As much as Adele wants to be a rootsy country singer, the soul still shines through. Besides, new hill folk adventures like “Hide My Heart” sound like the score for Reagan’s “Morning in America” or worse, a Maxwell House commercial. Luckily, the milquetoast fillers don’t dominate Adele’s sophomore project, 21. Instead, the project finds itself being frequently rescued by robust, full-bodied power ballads and attitudinal retro-soul pop from the ‘60s and ‘70s, with just enough modern flavors and imaginative arrangements to keep it mostly feeling fresh. While largely successful, the UK singer’s genre-hopping feels less like a calculated display of versatility and more like a woman without a country, searching for her own unique musical identity.
Identity explorations are just about what you’d expect from a 21-year old, those blind fumblings just aren’t usually as public as Adele’s. It makes sense that the singer would try finding new ground to distinguish herself from the “British Female Invasion” lot that dominated her debut year. Reportedly gracious, but eventually exhausted by the constant comparisons to Duffy and fellow BRIT school alums Amy Winehouse and Leona Lewis, Adele readily absorbed the sounds of Nashville country and American roots music during her last American tour. This latest offer is dominated by her decision to give these lemony, Countrytime flavors a whirl. But, the two-time Grammy-winner is no dummy, she knows that part of what made 19 a double-platinum debut and named one of the “essential” blue-eyed soul albums of all times, is the old school R&B underlining her British accent.

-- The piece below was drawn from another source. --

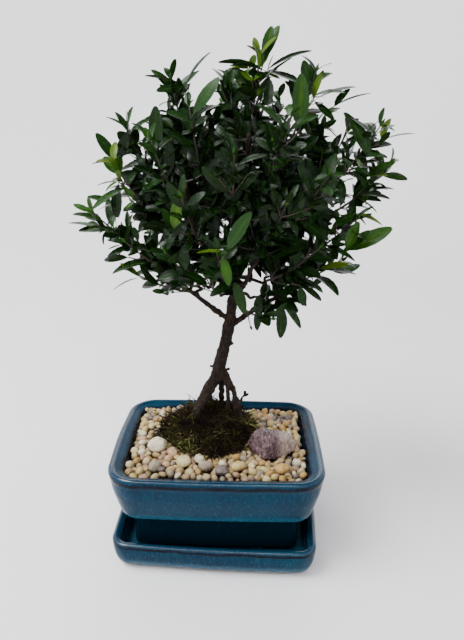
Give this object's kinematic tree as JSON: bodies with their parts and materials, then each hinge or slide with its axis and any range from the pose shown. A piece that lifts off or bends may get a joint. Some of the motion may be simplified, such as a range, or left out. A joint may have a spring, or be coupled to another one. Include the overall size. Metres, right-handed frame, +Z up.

So, in between massive, mega-hit-written-all-over-it-productions like Fraser T. Smith’s “Set Fire To Rain” –with its symphonic Phil Spector “wall of sound” meets Peggy Lee’s “Fever”—and the sweeping Carly Simonesque “One and Only” are less distinctive, sad-eyed ruminations like the country pop of “Don’t You Remember.” It’s almost unimaginable that the legendary Rick Rubin’s production of the trite long notes of “Don’t You Remember” is also the same producer of the maudlin “Lovesong,” the epic “One and Only” and the bumping “He Won’t Go,” with its humbly complex musical transitions. Not to be outdone, producer Paul Epworth gives us the kind of Muscle Shoals gospel-blues-funk production that recalls Dusty Springfield’s legendary Dusty in Memphis, and it is rivaled only by Ryan Tedder’s go-go booted “Rumor Has It.” Of the spare ballads, producer Dan Wilson is a bit more successful with the forceful piano ballad “Someone Like You,” which feels like a minimalistic gem from 19.
Besides her often spare compositions, it’s the hefty vocals that Adele is most known and revered for. She is in full, pristine voice here, but it’s the weight of her emotive phrasing that makes some of the woodland symphony productions Rubin places on her instrument not work. Adele has a beautiful, aching alto that always seems fully prepared to weep, but it lacks the sinewy fluidity needed to make “Lovesong” the languid thing of beauty Sade would have conjured. Her ever-present sincerity isn’t always enough and singing every ballad with the exact same heavy-handed approach as she does with “Don’t You Remember,” “Hiding My Heart,” “Take It All” and “Turning Tables,” brings an unintentional sameness to these emotional performances. Keep this piano bar trend up and what reads as sincerity begins to invite charges of contrivance. That said, Adele’s voice is still fresh enough to our collective ears to invite these concerns for future projects, once its affectations are overly familiar to us. For now, her voice is a highly listenable product and standout performances and inventive arrangements like the brave, foot-stomping single “Rolling in The Deep” and the retro celebration that is “Rumor Has It” immediately broadcast that there is way more to this young lady than torch songs. Way!
But, at age 21, Adele may not yet know that, and as an artist she’s entitled to her explorations and her undeniable talent—and our patience. Still, might I humbly suggest that if the youngin’ must try her hand at country, can it be more in the vein of the feisty “If It Hadn’t Been for Love,” a songwriter’s story as authentic as Nashville’s yellow poplars. Authenticity is the bedrock of both country and soul, and its Adele’s authenticity as an honest artist that makes 21, despite its shortcomings, strongly recommended.
By L. Michael Gipson
*There are several versions of 21 available, including the Feb. 22nd U.S. version; this review was of the Deluxe Edition.